Senior Data Engineer

Tarrytown, NY
Sep 17, 2019
Required Education
Bachelors Degree
Position Type
Full time
The Regeneron Genetics Center (RGC) is a wholly-owned subsidiary of the Company, whose goals are to apply large scale human genetics to identify new drug targets and to guide the development of therapeutics programs and precision medicine. Building upon Regeneron's strengths in mouse genetics and genetics-driven drug discovery and development, the RGC specializes in ultra-high-throughput exome sequencing, large scale informatics and data analysis encompassing genomics and electronic health records, and translating genetic discoveries into new biology and drug discovery opportunities. The RGC leverages multiple approaches including large population based studies, Mendelian genetics and family based studies, founder population genetics, and large-scale disease focused projects and has developed a network of over 50 collaborations with research organizations around the world. Including some of the largest sequencing studies in the world, such as the DiscovEHR study in collaboration with Geisinger Health System, and an initiative to sequence 500,000 participants with the UK Biobank, the RGC has built one of the largest human genetics databases, including sequence data from over several hundred thousand participants and rapidly growing. Our interests encompass a breadth of different areas across all therapeutic areas and the RGC is highly integrated into all facets of research and development at Regeneron. Program goals include target discovery, indication discovery, and patient-disease stratification. Objectives include advancing basic science around the world through public sharing of discoveries, providing clinically-valuable insights to physicians and providers of collaborating health-care systems, improving patient outcomes, and identifying novel targets for drug development.

The RGC's Genome Informatics team leads the primary and secondary analysis of more than 500,000 samples a year, including production pipelines, cloud-compute infrastructure, and sequencing and variant quality control. Working closely with other RGC teams, our extensive genomics R&D portfolio supports multi-omics applications (RNA, long reads), unprecedented-scale variant calling, disease association studies, and loci-specific analyses that directly impact cutting-edge drug development.
The Senior Production Engineer will lead the innovation, design and development of the RGC's production genomics compute infrastructure.

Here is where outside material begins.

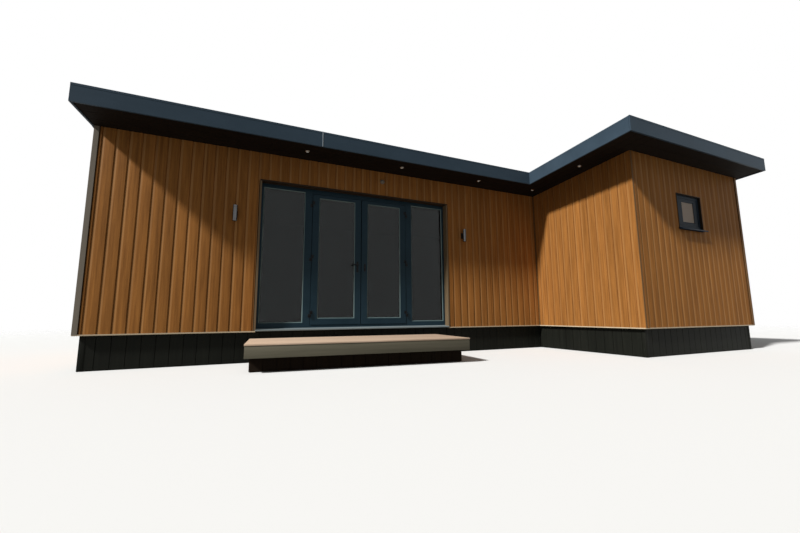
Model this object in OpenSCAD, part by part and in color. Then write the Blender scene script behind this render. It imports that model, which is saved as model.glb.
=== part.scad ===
// Garden office pod: a long main block with a wing that steps forward at the right
// Low roof of one pitch over both, deep eaves, dark plinth, glazed double doors
// Drawn from the left front corner of the main cladding, then moved so the plan is centred

/* [Blocks] */
// Width of the main front, from the left corner to the inner corner
main_w = 7100; // [5000:10:9000]
// Depth of the main block, front to back
main_d = 3600; // [2800:10:5000]
// Width of the wing's front
wing_w = 2980; // [2200:10:4000]
// How far the wing stands forward of the main front
wing_p = 2020; // [1200:10:3000]
// Thickness of the outer walls with their cladding
wall_t = 200; // [140:5:260]
// Height of the cladding on the main front, from its foot to the soffit
wall_h = 2570; // [2300:10:2900]

/* [Plinth and floor] */
// Height of the plinth from the ground to the foot of the cladding
plinth_h = 420; // [250:5:600]
// How far the plinth stands back behind the cladding
plinth_in = 60; // [20:5:100]
// Height of the floor above the foot of the cladding
floor_up = 35; // [20:1:60]
// Thickness of the floor
floor_t = 155; // [100:5:220]

/* [Roof] */
// Fall of the roof to the back, in degrees
roof_pitch = 3.5; // [1:0.5:8]
// Eaves beyond the main front
eaves_front = 500; // [250:10:700]
// Eaves beyond the wing's left face
eaves_wing_side = 550; // [250:10:700]
// Eaves beyond the wing's front
eaves_wing_front = 400; // [200:10:600]
// Eaves beyond the right end, and beyond the left end at the front corner
eaves_side = 100; // [40:5:250]
// Clearance between the left verge, which is nearly flush, and the corner trims
verge_gap = 1; // [0.5:0.5:5]
// Eaves beyond the back
eaves_back = 100; // [40:5:250]
// Height of the fascia boards
fascia_h = 225; // [150:5:300]
// Thickness of the fascia boards
fascia_t = 25; // [15:1:40]
// How far the fascia hangs below the soffit
fascia_drip = 8; // [0:1:20]
// How far the fascia stands above the roof deck
fascia_kerb = 15; // [5:1:40]
// Thickness of the soffit boards
soffit_t = 10; // [6:1:18]
// Clearance where walls, trims and lights meet the sloping roof
slope_gap = 0.1; // [0.05:0.05:0.5]
// Place of the joint in the main fascia, from the cladding's left corner
fascia_joint = 2730; // [1500:10:4500]

/* [Door set] */
// Left side of the door opening, from the left corner
door_x = 1968; // [1200:2:3500]
// Width of the door opening
door_w = 3080; // [2400:10:3600]
// Height of the door opening above the foot of the cladding
door_h = 2155; // [2000:5:2250]
// How far the door frame stands back from the cladding
door_set = 110; // [60:5:125]
// Depth of the door frame
frame_d = 70; // [60:1:75]
// Width of the jambs
jamb_w = 50; // [40:1:90]
// Height of the frame's head
head_h = 70; // [50:1:90]
// Width of the glass bay at each side
side_w = 580; // [400:10:750]
// Width of the two mullions
mullion_w = 120; // [60:1:140]
// Height of the rail below the side glass
side_rail = 85; // [60:1:140]
// Height of the threshold below the doors
threshold_h = 33; // [20:1:45]
// Overlap of the stop behind each door
stop_lap = 14; // [8:1:20]
// Thickness of the stop
stop_t = 18; // [10:1:22]
// Thickness of the door leaves
leaf_t = 50; // [44:1:54]
// How far the leaves stand forward of the frame
leaf_out = 6; // [0:1:12]
// Clearance around each leaf
leaf_gap = 6; // [5:0.5:9]
// Width of the door stiles
stile_w = 112; // [80:1:130]
// Height of the doors' top rail
top_rail = 65; // [50:1:120]
// Height of the doors' bottom rail
bottom_rail = 105; // [80:1:180]
// Thickness of the double glazing
glass_t = 28; // [20:1:32]
// How far the door sill stands out from the cladding
sill_out = 20; // [5:1:50]
// Height of the door handles above the foot of the cladding
handle_z = 975; // [850:5:1100]
// How far the panes lie behind the faces of their fixed frames
glass_set = 12; // [6:1:20]
// Radius of the hinge knuckles
knuckle_r = 9; // [7:0.5:12]
// Height of each half of a hinge
hinge_h = 50; // [35:1:70]
// Distance of the outer hinges' middles from the ends of a leaf
hinge_end = 160; // [120:5:300]
// Width of the hinge plates on the leaves and on the mullions
hinge_plate = 30; // [20:1:40]
// Thickness of the hinge plates on the leaves
hinge_plate_t = 4; // [2:0.5:5]
// Length of the door handle's plate
handle_plate_l = 170; // [120:5:240]
// Width of the door handle's plate
handle_plate_w = 32; // [24:1:45]
// Thickness of the door handle's plate
handle_plate_t = 8; // [4:1:12]
// Length of the lever from its hub
lever_l = 108; // [80:1:140]
// Height of the lever
lever_h = 20; // [14:1:26]
// Thickness of the lever
lever_t = 14; // [8:1:20]
// How far the lever stands out of the door
lever_out = 46; // [36:1:60]
// Height of the lever's hub above the middle of its plate
hub_up = 30; // [0:1:50]
// Radius of the hubs
hub_r = 9; // [6:0.5:14]
// Width of the second door's small plate
thumb_w = 28; // [18:1:40]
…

Under the direction of the GI-Prod Director, this role will apply the latest hardware, software and cloud technologies to innovative solutions in genomics data structuring, distributed compute workflows, and unprecedented scale data manipulation and mining.


• Optimize production workflows and architecture

• Working with GI-Prod leads, innovate ultra-large scale variant freeze process (QC and joint-genotyping)

• Work closely with RGC Data Engineering to integrate production with distributed compute environment

• Develop tools for GI-Prod and RGC users to facilitate at-scale, at-speed genomics (e.g. QC, variant calling, multi-omics)

• Lead GI-Prod software development best practices (version control, code repositories)

• Extend R&D work of GI-Prod to scalable, distributable software (CNV detection, RNA-seq)


• Bachelors in Computer Science or similar & 5+ years

• Unix, Python (or similar)

• Code repositories (GitHub, Sourceforge, Bitbucket)

• Cloud Platform (AWS, GCP)

• Standard bioinformatics tools (Samtools, BCFtools, VCFtools, BWA, GATK, Picard, BEDtools, PLINK)

• Genomics data formats and analysis

• Distributed compute platforms

This is an opportunity to join our select team that is already leading the way in the Pharmaceutical/Biotech industry. Apply today and learn more about Regeneron's unwavering commitment to combining good science & good business.

To all agencies: Please, no phone calls or emails to any employee of Regeneron about this opening. All resumes submitted by search firms/employment agencies to any employee at Regeneron via-email, the internet or in any form and/or method will be deemed the sole property of Regeneron, unless such search firms/employment agencies were engaged by Regeneron for this position and a valid agreement with Regeneron is in place. In the event a candidate who was submitted outside of the Regeneron agency engagement process is hired, no fee or payment of any kind will be paid.

Regeneron is an equal opportunity employer and all qualified applicants will receive consideration for employment without regard to race, color, religion, sex, national origin, sexual orientation, gender identity, disability status, protected veteran status, or any other characteristic protected by law.